'Dutch industrial growth to level off'
The economic desk of ING Bank predicts next year will see a substantial decrease in industrial growth. Industrial businesses will continue to profit from international trade, but the growth in exports will level off.
ING Bank makes its prediction in an overview of the Dutch economy to be published on Wednesday. In particular in the first half of this year, industry benefited from a ‘catch-up effect’, as companies replenished their stocks after the deep recession. And international trade showed strong growth as a result of stimulus measures by national governments.
The effects of these measures have since worn off, which leads ING to conclude that the growth in exports will level off next year. Reduced business investments and consumer spending are expected to spark a reduction in industrial growth from six percent in 2010 to two percent in 2011.
Other sectors strongly dependent on international trade will also see their growth figures level off. The transport sector is expected to grow by 2.4 percent, compared to an increase of 3.5 percent this year. The wholesale trade sector is expected to see estimated growth drop to 2.5 percent compared to four percent in 2010.

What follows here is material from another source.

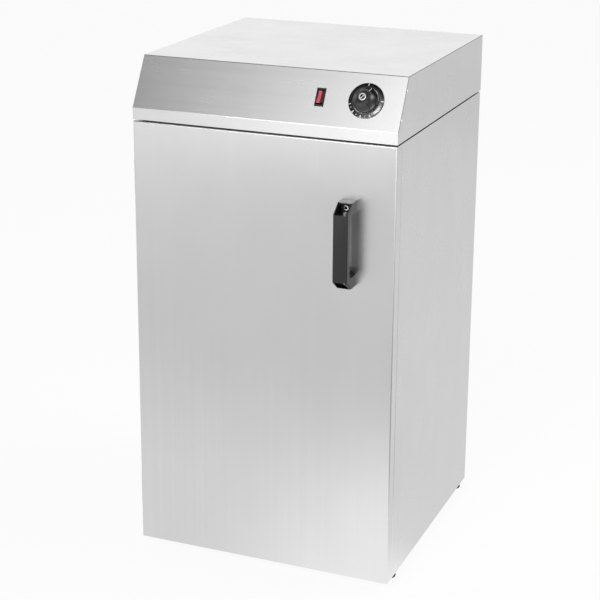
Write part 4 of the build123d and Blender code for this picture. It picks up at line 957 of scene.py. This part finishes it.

In 2011, the retail trade and the hotel and catering sector are expected to finally be able to bid farewell to years of shrinkage. A slow recovery in consumer confidence is to lead to a slight increase in spending. The only sector to witness a continued decline is construction. After an eight percent decrease in 2010, production is expected to fall by a further percent point next year.
ING Bank expects the Dutch economy as a whole will grow by 1.4 percent next year. The bank’s economists expect this year will close on a 1.7 percent growth figure.